_SHORT TASK_
Copy each line holding the string "this".

_ENTRIES PROVIDED_
________________________________________

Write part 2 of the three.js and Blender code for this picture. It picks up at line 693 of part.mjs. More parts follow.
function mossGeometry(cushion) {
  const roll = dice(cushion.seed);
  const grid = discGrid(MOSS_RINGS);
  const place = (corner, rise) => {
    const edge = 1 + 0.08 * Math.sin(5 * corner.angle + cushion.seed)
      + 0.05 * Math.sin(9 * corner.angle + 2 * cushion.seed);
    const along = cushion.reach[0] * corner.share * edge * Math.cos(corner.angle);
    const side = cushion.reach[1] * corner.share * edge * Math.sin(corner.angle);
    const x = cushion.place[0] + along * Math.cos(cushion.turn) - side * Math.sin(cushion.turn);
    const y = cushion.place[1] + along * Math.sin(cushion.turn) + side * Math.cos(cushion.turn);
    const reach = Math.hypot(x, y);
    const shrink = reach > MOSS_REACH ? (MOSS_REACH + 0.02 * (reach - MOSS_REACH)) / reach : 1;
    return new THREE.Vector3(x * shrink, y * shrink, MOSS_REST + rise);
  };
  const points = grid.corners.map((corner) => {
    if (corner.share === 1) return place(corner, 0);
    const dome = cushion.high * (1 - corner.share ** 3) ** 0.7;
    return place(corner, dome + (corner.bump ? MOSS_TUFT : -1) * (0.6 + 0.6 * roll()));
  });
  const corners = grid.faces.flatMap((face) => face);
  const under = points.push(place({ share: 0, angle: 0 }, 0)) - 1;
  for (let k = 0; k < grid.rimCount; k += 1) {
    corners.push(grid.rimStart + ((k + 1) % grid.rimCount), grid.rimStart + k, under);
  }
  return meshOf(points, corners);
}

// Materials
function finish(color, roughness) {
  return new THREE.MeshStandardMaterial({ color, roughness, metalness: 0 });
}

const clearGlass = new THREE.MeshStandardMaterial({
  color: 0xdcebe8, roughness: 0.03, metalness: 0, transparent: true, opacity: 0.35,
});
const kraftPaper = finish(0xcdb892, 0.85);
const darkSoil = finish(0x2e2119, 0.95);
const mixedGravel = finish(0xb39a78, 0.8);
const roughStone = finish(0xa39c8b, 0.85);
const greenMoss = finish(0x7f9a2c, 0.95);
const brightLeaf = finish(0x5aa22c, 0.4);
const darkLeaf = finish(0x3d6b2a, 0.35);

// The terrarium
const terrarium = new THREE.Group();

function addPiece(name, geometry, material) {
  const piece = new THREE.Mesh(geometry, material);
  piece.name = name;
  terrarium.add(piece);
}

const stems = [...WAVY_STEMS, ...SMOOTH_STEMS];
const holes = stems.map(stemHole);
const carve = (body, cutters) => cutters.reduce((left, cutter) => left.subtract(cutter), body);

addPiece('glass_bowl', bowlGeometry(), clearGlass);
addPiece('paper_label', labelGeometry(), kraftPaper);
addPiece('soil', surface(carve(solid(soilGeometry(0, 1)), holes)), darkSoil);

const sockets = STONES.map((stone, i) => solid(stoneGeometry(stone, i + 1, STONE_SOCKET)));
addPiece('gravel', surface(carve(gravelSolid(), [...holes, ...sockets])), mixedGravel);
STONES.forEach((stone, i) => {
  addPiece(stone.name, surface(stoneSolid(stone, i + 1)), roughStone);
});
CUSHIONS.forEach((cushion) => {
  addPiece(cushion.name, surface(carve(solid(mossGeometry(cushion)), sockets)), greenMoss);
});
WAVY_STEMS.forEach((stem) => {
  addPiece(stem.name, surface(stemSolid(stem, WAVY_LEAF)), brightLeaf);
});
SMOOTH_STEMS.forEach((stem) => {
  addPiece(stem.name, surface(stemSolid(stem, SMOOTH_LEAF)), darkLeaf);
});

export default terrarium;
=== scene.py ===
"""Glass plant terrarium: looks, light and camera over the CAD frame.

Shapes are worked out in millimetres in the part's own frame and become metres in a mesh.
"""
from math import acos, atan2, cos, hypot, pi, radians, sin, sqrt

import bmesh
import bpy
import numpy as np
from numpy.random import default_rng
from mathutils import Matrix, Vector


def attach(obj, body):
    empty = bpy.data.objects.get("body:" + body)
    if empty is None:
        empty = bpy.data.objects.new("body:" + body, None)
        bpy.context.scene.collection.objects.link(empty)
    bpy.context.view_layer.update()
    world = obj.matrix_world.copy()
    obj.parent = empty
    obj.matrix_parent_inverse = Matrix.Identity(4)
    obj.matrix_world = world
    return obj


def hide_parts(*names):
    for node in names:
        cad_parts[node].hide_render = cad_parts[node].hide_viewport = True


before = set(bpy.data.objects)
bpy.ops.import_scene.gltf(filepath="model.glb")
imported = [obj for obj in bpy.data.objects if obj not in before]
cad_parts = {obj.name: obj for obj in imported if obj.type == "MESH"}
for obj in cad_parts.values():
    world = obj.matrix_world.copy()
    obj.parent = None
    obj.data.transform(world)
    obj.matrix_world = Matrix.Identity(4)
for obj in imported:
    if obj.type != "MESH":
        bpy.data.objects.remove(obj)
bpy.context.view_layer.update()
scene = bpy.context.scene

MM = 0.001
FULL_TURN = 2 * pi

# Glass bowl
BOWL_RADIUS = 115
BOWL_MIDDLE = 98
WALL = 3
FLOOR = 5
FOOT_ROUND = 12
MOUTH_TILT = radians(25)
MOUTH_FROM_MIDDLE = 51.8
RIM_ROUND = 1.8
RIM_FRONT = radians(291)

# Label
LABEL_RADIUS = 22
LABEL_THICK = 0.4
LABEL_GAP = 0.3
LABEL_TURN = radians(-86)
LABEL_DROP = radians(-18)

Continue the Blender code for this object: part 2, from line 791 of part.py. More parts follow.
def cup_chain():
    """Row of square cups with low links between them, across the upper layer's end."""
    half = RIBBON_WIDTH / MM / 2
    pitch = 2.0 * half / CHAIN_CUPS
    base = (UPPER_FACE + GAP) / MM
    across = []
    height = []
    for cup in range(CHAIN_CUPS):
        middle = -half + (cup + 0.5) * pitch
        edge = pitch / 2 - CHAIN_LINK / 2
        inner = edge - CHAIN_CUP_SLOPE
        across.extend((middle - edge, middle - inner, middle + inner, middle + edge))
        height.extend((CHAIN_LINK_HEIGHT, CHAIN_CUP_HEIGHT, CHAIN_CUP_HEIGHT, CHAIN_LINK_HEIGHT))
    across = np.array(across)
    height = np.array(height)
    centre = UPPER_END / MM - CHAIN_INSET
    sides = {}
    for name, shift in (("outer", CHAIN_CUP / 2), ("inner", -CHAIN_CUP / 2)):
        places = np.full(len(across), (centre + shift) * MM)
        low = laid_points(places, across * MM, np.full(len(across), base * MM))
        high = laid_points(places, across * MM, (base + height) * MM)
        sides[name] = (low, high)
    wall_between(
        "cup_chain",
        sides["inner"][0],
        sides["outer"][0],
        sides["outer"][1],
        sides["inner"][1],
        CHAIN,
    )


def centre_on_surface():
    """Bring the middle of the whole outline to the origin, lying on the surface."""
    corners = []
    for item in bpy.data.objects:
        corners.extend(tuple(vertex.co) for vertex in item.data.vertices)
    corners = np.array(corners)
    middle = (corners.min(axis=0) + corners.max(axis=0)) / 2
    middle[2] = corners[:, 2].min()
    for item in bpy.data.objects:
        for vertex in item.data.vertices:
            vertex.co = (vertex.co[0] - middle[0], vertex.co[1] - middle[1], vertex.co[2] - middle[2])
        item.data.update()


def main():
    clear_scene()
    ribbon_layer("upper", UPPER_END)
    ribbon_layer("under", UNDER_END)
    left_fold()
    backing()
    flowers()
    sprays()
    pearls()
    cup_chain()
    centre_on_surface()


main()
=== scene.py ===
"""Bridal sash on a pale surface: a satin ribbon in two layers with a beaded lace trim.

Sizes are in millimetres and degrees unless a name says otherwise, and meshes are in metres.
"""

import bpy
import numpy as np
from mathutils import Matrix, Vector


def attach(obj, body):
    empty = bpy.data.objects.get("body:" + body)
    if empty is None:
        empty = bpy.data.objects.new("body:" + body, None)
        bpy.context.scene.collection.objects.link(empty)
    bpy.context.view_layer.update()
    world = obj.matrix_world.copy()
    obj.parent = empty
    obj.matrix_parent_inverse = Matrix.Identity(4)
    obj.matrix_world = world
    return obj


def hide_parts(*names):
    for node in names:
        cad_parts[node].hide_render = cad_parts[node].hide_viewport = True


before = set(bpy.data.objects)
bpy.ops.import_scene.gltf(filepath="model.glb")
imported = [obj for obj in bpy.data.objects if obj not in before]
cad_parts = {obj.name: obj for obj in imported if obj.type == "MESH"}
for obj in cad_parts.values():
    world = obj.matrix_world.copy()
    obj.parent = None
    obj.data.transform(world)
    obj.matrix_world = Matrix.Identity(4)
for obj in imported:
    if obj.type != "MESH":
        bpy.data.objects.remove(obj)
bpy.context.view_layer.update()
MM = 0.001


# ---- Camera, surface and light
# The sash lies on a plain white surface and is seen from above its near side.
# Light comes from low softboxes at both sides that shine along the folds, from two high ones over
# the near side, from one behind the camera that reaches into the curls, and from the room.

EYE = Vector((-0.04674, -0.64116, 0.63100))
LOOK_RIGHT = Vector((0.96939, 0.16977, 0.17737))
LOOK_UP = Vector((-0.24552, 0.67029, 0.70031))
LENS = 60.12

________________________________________

_EXPECTED ANSWER_
Write part 2 of the three.js and Blender code for this picture. It picks up at line 693 of part.mjs. More parts follow.
Continue the Blender code for this object: part 2, from line 791 of part.py. More parts follow.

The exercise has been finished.